SOURCE DATA
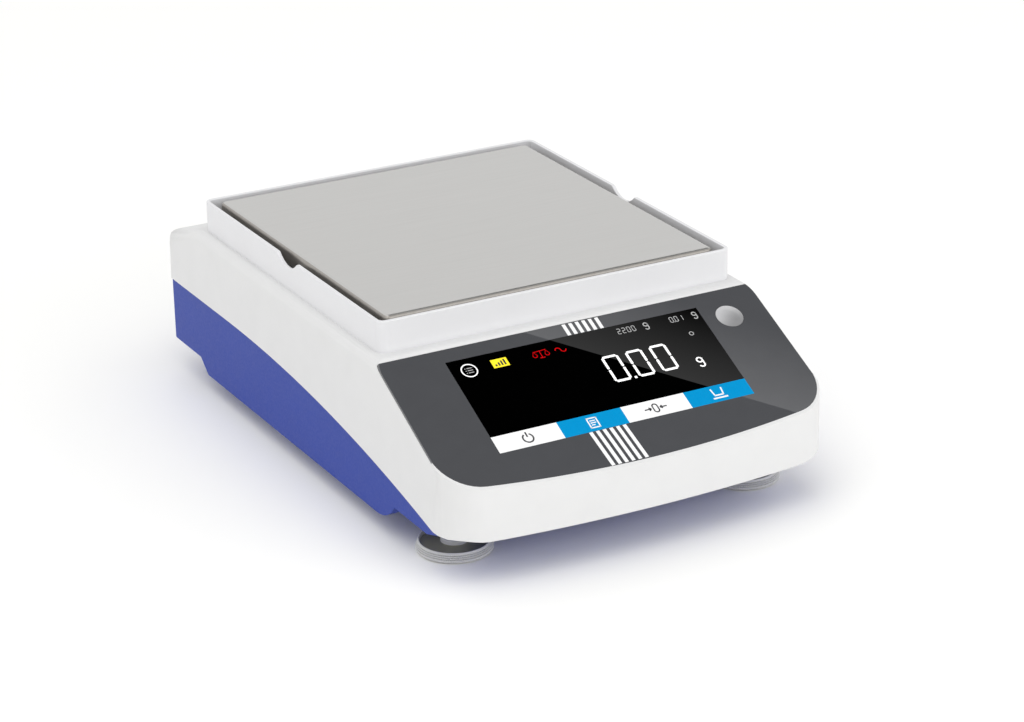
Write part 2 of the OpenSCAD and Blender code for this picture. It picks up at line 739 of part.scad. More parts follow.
// Casting of the weigh cell: base plate, guide block and the two pivot cheeks
module cell_base() color(aluminium) difference() {
    union() {
        translate([0, (plate_y0 + plate_y1) / 2, cell_z])
            block([cell_w, plate_y1 - plate_y0, cell_base_t]);
        translate([0, (block_y0 + block_y1) / 2, cell_z])
            block([block_w, block_d, cell_top - cell_z]);
        for (sx = [-1, 1]) translate([sx * (cheek_x + cheek_w / 2), pivot_y, cell_z])
            block([cheek_w, cheek_d, lever_z + cheek_d / 2 - cell_z]);
    }
    // Slots for the thin ends of the two guides
    for (z = [guide_lo, guide_hi])
        translate([0, block_y1 - slot_d / 2 + 1, z]) cube(slot, center = true);
    // Window for the lever
    translate([0, (block_y0 + block_y1) / 2, lever_z])
        cube([lever_w + 2 * lever_room, 2 * block_d, lever_h + 2 * lever_room], center = true);
    // Pivot bores
    translate([-cell_w / 2, pivot_y, lever_z]) rotate([0, 90, 0])
        cylinder(r = pivot_r, h = cell_w);
    for (p = plate_screws) translate([p[0], p[1], cell_z - 1])
        cylinder(r = plate_screw_r + screw_gap, h = cell_base_t + 2);
    for (sx = [-1, 1]) translate([sx * stop_x, pan_y, cell_z - 1])
        cylinder(r = stop_r, h = cell_base_t + 2);
}

module cell_screws() color(steel) for (p = plate_screws) translate([p[0], p[1], plate_z]) {
    cylinder(r = 2 * plate_screw_r, h = 2 * plate_screw_r);
    translate([0, 0, -cell_base_t - bite]) cylinder(r = plate_screw_r, h = cell_base_t + bite);
}

// Stops that catch the hanger when the pan is overloaded
module stop_screws() color(steel) for (sx = [-1, 1]) translate([sx * stop_x, pan_y, cell_z])
    cylinder(r = stop_r - running, h = hanger_z - rest_gap - cell_z);

// Light gate around the vane at the lever's end
module position_sensor() color(black) translate([0, fork_y, plate_z]) difference() {
    block([fork[0], fork[1], lever_z + lever_h / 2 - plate_z]);
    translate([0, 0, pot_wall]) block([fork[2], 2 * fork[1], far]);
}

module magnet_pot() color([0.55, 0.56, 0.58]) translate([0, coil_y, plate_z]) rotate_extrude()
    polygon([[0, 0], [pot_r, 0], [pot_r, pot_h], [coil_out + coil_gap, pot_h],
        [coil_out + coil_gap, pot_wall], [0, pot_wall]]);

module magnet() color([0.35, 0.35, 0.37]) translate([0, coil_y, plate_z + pot_wall])
    cylinder(r = magnet_r, h = pot_h - 2 * pot_wall);

module pole_cap() color([0.55, 0.56, 0.58]) translate([0, coil_y, plate_z + pot_h - pot_wall])
    cylinder(r = cap_r, h = pot_wall);

// Frame that hangs in the two guides and carries the pan's load post
module load_hanger() color(aluminium) difference() {
    union() {
        translate([0, pan_y, hanger_z]) block([block_w, hanger_d, cell_top - hanger_z]);
        translate([0, pan_y, cell_top - 1])
            cylinder(r = post_r, h = carrier_z + carrier_seat - cell_top + 1);
        translate([0, (band_y - band_seat + pan_y) / 2, toe_z])
            block([toe_w, pan_y - band_y + band_seat, toe_t]);
    }
    // Pockets in both faces that lighten it and give the lever's short end room
    for (sy = [-1, 1]) translate([0, pan_y + sy * (hanger_d + web) / 2, toe_z + toe_t])
        block([3 * lever_w, hanger_d, lever_z + lever_w - toe_z]);
    for (z = [guide_lo, guide_hi])
        translate([0, pan_y - hanger_d / 2 + slot_d / 2 - 1, z]) cube(slot, center = true);
    // Seat of the coupling band
    translate([0, band_y, toe_z + band_seat])
        block([band_w + 2 * running, band_t + 2 * running, toe_t]);
    // Thread for the carrier's screw
    translate([0, pan_y, carrier_z + carrier_seat - bite - 1])
        cylinder(r = plate_screw_r + running, h = far);
}

module coupling_band() color(steel) translate([0, band_y, toe_z + band_seat])
    block([band_w, band_t, lever_z - toe_z - band_seat]);

// Parallel guide: a stiff frame with a thin flexure at each end
module guide(z) {
    stiff = guide_l - flex_free;
    translate([0, (fixed_y + free_y) / 2, z]) difference() {
        union() {
            cube([guide_w, stiff, guide_t], center = true);
            cube([guide_w, guide_l + flex_free + 2 * (slot_d - 1), flexure_t], center = true);
        }
        cube([guide_w - 2 * rail, stiff - 2 * rail, far], center = true);
        for (sy = [-1, 1]) translate([0, sy * guide_l / 2, 0])
            cube([guide_w - 2 * strap, flex_free, far], center = true);
    }
}

module upper_guide() color(steel) guide(guide_hi);

module lower_guide() color(steel) guide(guide_lo);

module lever() color(aluminium) difference() {
    union() {
        translate([0, (lever_y1 + lever_y0) / 2, lever_z])
            cube([lever_w, lever_y1 - lever_y0, lever_h], center = true);
        translate([0, coil_y - vane[1] / 2, lever_z]) cube(vane, center = true);
    }
    translate([-lever_w, pivot_y, lever_z]) rotate([0, 90, 0])
        cylinder(r = pivot_r + running, h = 2 * lever_w);
    translate([0, band_y, lever_z - lever_h / 2 - 1])
        block([band_w + 2 * rest_gap, band_t + 2 * rest_gap, lever_h / 2 + 1 + rest_gap]);
}

module lever_pivot() color(steel) translate([-cheek_x - cheek_w, pivot_y, lever_z])
    rotate([0, 90, 0]) cylinder(r = pivot_r, h = 2 * (cheek_x + cheek_w));

// Disc and stem that carry the coil under the lever
module coil_former() color([0.85, 0.83, 0.75]) translate([0, coil_y, former_z]) {
    cylinder(r = coil_out, h = former_t);
    cylinder(r = lever_w / 3, h = lever_z - lever_h / 2 - former_z);
}

module coil() color([0.7, 0.4, 0.2]) translate([0, coil_y, coil_z]) difference() {
    cylinder(r = coil_out, h = former_z - coil_z);
    translate([0, 0, -1]) cylinder(r = coil_in, h = former_z);
}

// Cast cross under the pan, with a seat on the load post
module pan_carrier() color(aluminium) translate([0, pan_y, carrier_z]) difference() {
    union() {
        cylinder(r = hub_r, h = carrier_t);
        for (sx = [-1, 1], sy = [-1, 1]) {
            l = norm([arm_x, arm_y]);
            rotate([0, 0, atan2(sy * arm_y, sx * arm_x)]) {
                translate([l / 2, 0, 0]) block([l, arm_w, arm_t]);
                translate([l / 2, 0, 0]) block([l, arm_t, carrier_t]);
            }
            translate([sx * arm_x, sy * arm_y, 0]) cylinder(r = buffer_r + 2, h = carrier_t);
        }
    }
    translate([0, 0, -1]) cylinder(r = post_r + running, h = carrier_seat + 1);
    cylinder(r = plate_screw_r + screw_gap, h = 2 * carrier_t);
    for (sx = [-1, 1], sy = [-1, 1])
        translate([sx * arm_x, sy * arm_y, -1]) cylinder(r = stem_r + running, h = carrier_t + 2);
}

module carrier_screw() color(steel) translate([0, pan_y, carrier_z]) {
    translate([0, 0, carrier_t]) cylinder(r = 2 * plate_screw_r, h = head_h);
    translate([0, 0, carrier_seat - bite])
        cylinder(r = plate_screw_r, h = carrier_t - carrier_seat + bite);
}

module pan_buffers() color(rubber) for (sx = [-1, 1], sy = [-1, 1])
    translate([sx * arm_x, pan_y + sy * arm_y, carrier_z]) {
        cylinder(r = stem_r, h = carrier_t);
        translate([0, 0, carrier_t])
            cylinder(r = buffer_r, h = pan_top - pan_t - carrier_z - carrier_t);
    }

// Side or front view of the pan with rounded upper edges, i inside its skin
function pan_pts(w, i, low) = concat([[-w / 2 + i, low], [w / 2 - i, low]],
    arc([w / 2 - pan_edge_r, pan_top - pan_edge_r], pan_edge_r - i, 0, 90, 5),
    arc([-w / 2 + pan_edge_r, pan_top - pan_edge_r], pan_edge_r - i, 90, 180, 5));

module pan_form(i, low) translate([0, pan_y, 0]) intersection() {
    along() polygon(pan_pts(pan_w, i, low));
    across() polygon(pan_pts(pan_d, i, low));
    linear_extrude(pan_top + 1) round_rect(pan_w - 2 * i, pan_d - 2 * i, 4 - i);
}

module weighing_pan() color(steel) difference() {
    pan_form(0, pan_top - pan_rim);
    pan_form(pan_t, 0);
}

// Finger notch under the rim: one arc with a rounded shoulder at each end
function notch_pts() =
    let (q = 2,
         r = (notch_w * notch_w / 4 / notch_h + notch_h) / 2 - q,
         turn = acos((r + q - notch_h) / (r + q)))
    concat([[notch_w / 2, ring_h], [-notch_w / 2, ring_h]],
        arc([-notch_w / 2, -q], q, 90, 90 - turn, 4),
        arc([0, r - notch_h], r, 270 - turn, 270 + turn, 16),
        arc([notch_w / 2, -q], q, 90 + turn, 90, 4));

// Low wall around the pan that keeps draughts off, with a finger notch on each side
module draft_shield() color(white) difference() {
    translate([0, pan_y, top_z]) linear_extrude(ring_h) difference() {
        round_rect(ring_w + 2 * ring_wall, ring_d + 2 * ring_wall, ring_r + ring_wall);
        round_rect(ring_w, ring_d, ring_r);
    }
    translate([0, pan_y, top_z + ring_h]) across() polygon(notch_pts());
}

// Screw foot: knurled disc with a dished top and a threaded stud
module foot_screw(p) color([0.71, 0.72, 0.73]) translate([p[0], p[1], 0]) {
    low = pad_t - 0.7;
    band = (foot_t - low) / 4;
    bevel = 0.6;
    top = p[2] + stud_above;
    rotate_extrude() polygon(concat(
        [[0, pad_t + rest_gap], [recess_r, pad_t + rest_gap], [recess_r, low],
         [foot_r - bevel, low], [foot_r, low + bevel]],
        [for (k = [1:3], g = [-1, 0, 1])
            [foot_r - (g == 0 ? groove : 0), low + k * band + g * groove / 2]],
        [[foot_r, foot_t - groove], [foot_r - groove, foot_t],
         [foot_r - foot_rim + groove, foot_t], [foot_r - foot_rim, foot_t - groove],
         [foot_r - foot_rim - bevel, foot_t - dish], [stud_r + 3, foot_t - dish - groove],
         [stud_r + 2, foot_t + bevel], [stud_r, foot_t + bevel],
         [stud_r, top - bevel], [stud_r - bevel, top], [0, top]]));
}

module foot_pad(p) color(rubber) translate([p[0], p[1], 0])
    cylinder(r = recess_r - rest_gap, h = pad_t);

module foot_screw_front_left() foot_screw(feet[0]);
module foot_screw_front_right() foot_screw(feet[1]);
module foot_screw_rear_left() foot_screw(feet[2]);
module foot_screw_rear_right() foot_screw(feet[3]);
module foot_pad_front_left() foot_pad(feet[0]);
module foot_pad_front_right() foot_pad(feet[1]);
module foot_pad_rear_left() foot_pad(feet[2]);
module foot_pad_rear_right() foot_pad(feet[3]);

top_housing();
bottom_housing();
control_panel();
display_window();
display_module();
display_board();
display_screws();
level_vial();
level_lens();
main_board();
board_parts();
board_screws();
power_inlet();
serial_socket();
dust_collar();
housing_screws();
foot_inserts();
cell_base();
cell_screws();
stop_screws();
position_sensor();
magnet_pot();
magnet();
pole_cap();
load_hanger();
coupling_band();
upper_guide();
lower_guide();
lever();
lever_pivot();
coil_former();
coil();
pan_carrier();
carrier_screw();
pan_buffers();
weighing_pan();
draft_shield();
foot_screw_front_left();
foot_screw_front_right();
foot_screw_rear_left();
foot_screw_rear_right();
foot_pad_front_left();
foot_pad_front_right();
foot_pad_rear_left();
foot_pad_rear_right();
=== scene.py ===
from math import atan, atan2, cos, hypot, pi, radians, sin

import bpy
import bmesh
from mathutils import Matrix, Vector


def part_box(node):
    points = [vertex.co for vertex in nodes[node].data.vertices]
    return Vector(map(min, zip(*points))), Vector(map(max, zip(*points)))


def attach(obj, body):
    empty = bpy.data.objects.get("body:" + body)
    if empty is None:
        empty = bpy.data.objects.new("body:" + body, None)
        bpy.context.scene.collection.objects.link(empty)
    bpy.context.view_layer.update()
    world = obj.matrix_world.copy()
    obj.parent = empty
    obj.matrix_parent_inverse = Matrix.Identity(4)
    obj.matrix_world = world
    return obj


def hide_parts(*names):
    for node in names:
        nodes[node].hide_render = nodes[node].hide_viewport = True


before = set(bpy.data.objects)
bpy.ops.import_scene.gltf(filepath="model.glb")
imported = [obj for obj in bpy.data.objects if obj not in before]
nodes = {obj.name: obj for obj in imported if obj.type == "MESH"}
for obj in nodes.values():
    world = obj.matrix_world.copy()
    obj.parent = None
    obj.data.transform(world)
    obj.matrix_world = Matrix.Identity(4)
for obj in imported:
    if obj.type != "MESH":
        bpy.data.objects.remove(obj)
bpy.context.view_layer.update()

scene = bpy.context.scene
scene.view_settings.view_transform = "Standard"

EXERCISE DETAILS
Only the lines from the one containing "top_housing();" through the one containing "if empty is" are to be reproduced, exactly as they appear.

THE SOLUTION
top_housing();
bottom_housing();
control_panel();
display_window();
display_module();
display_board();
display_screws();
level_vial();
level_lens();
main_board();
board_parts();
board_screws();
power_inlet();
serial_socket();
dust_collar();
housing_screws();
foot_inserts();
cell_base();
cell_screws();
stop_screws();
position_sensor();
magnet_pot();
magnet();
pole_cap();
load_hanger();
coupling_band();
upper_guide();
lower_guide();
lever();
lever_pivot();
coil_former();
coil();
pan_carrier();
carrier_screw();
pan_buffers();
weighing_pan();
draft_shield();
foot_screw_front_left();
foot_screw_front_right();
foot_screw_rear_left();
foot_screw_rear_right();
foot_pad_front_left();
foot_pad_front_right();
foot_pad_rear_left();
foot_pad_rear_right();
=== scene.py ===
from math import atan, atan2, cos, hypot, pi, radians, sin

import bpy
import bmesh
from mathutils import Matrix, Vector


def part_box(node):
    points = [vertex.co for vertex in nodes[node].data.vertices]
    return Vector(map(min, zip(*points))), Vector(map(max, zip(*points)))


def attach(obj, body):
    empty = bpy.data.objects.get("body:" + body)
    if empty is None:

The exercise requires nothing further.